### [TASK OBJECTIVE]
Set down the listing below verbatim, but only from its first line through the line containing "under the battens.".

### [DATASET CONTENT]
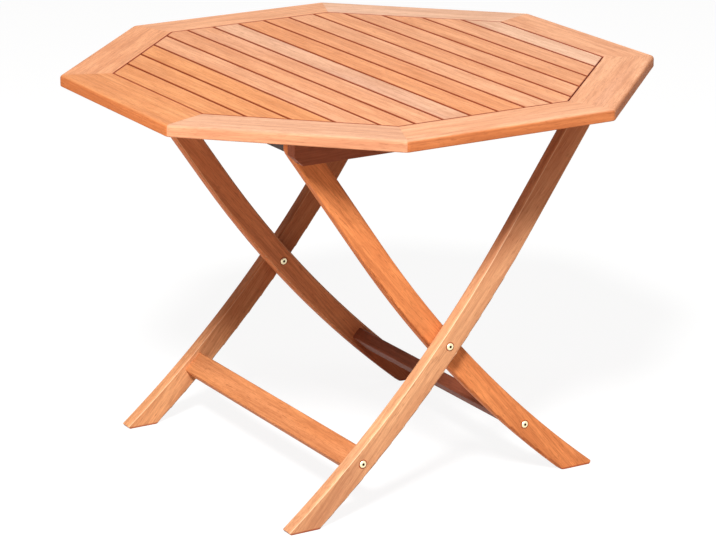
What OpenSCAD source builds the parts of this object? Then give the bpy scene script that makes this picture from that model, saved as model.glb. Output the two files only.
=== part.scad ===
// Folding octagonal garden table: a slatted hardwood top on two crossing leg frames.
// The origin is on the floor under the middle of the top, with +Z up.
// The slats run along Y, and the two battens under them run along X.
// The inner legs hinge on the battens. The outer legs end in notches under the battens.

/* [Top] */
// Width of the top across opposite sides
top_w = 1000; // [900:10:1200]
// Height of the top's upper face above the floor
top_h = 730; // [700:5:750]
// Thickness of the rails and slats
top_t = 21; // [19:1:26]
// Width of each rail of the surround
rail_w = 88; // [76:1:100]
// Rounding of the surround's upper outer arris
rail_arris = 6; // [3:0.5:7]
// Rounding of the surround's lower outer arris
rail_low_arris = 2.5; // [1:0.5:4]
// Rounding of the surround's corners, seen from above
rail_corner_r = 14; // [8:1:20]
// Number of slats
slat_count = 15; // [11:2:19]
// Gap between neighbouring slats
slat_gap = 4; // [2:0.5:5]
// Gap between the slats' ends and the rails
slat_end_gap = 1.6; // [0.5:0.1:2]
// Rounding of the slats' long arrises
slat_arris = 1.5; // [1:0.5:3]
// Length of the tongue at a slat's end
tongue_l = 5.2; // [4:0.2:6]
// Thickness of the tongue
tongue_t = 7; // [5:0.5:8]
// Diameter of the dowels in the mitres
dowel_d = 8; // [6:1:10]
// Length of the dowels in the mitres
dowel_l = 40; // [30:1:50]

/* [Battens] */
// Height of a batten
batten_h = 50; // [46:1:60]
// Distance from the hinge's middle to the batten's end
batten_end = 27.4; // [27:0.2:60]
// Bevel at a batten's lower ends
batten_bevel = 16; // [8:1:20]
// Depth of the notch that an outer leg's head seats in
notch_depth = 25; // [22:0.5:27]
// Slope of the notch's open side
notch_slope = 22.5; // [18:0.5:23]
// Clearance between a leg's head and its notch
seat_gap = 0.3; // [0.2:0.05:0.6]

/* [Legs] */
// Width of a leg seen from the side
leg_w = 45; // [40:1:48]
// Thickness of a leg and of a batten
leg_t = 24; // [20:1:28]
// Rounding of a leg's long arrises
leg_arris = 4; // [2:0.5:6]
// Radius of the leg's curve on its centre line
leg_r = 2230; // [1900:10:2800]
// Slope of a leg at the crossing, measured from the floor
leg_slope = 49.6; // [48:0.1:52]
// Height above the floor where the curve ends and the leg runs straight
bend_h = 476; // [430:1:520]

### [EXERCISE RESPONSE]
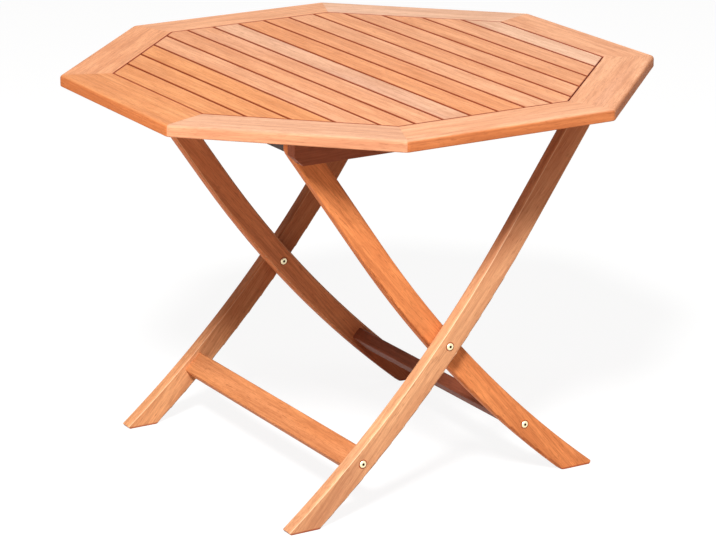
What OpenSCAD source builds the parts of this object? Then give the bpy scene script that makes this picture from that model, saved as model.glb. Output the two files only.
=== part.scad ===
// Folding octagonal garden table: a slatted hardwood top on two crossing leg frames.
// The origin is on the floor under the middle of the top, with +Z up.
// The slats run along Y, and the two battens under them run along X.
// The inner legs hinge on the battens. The outer legs end in notches under the battens.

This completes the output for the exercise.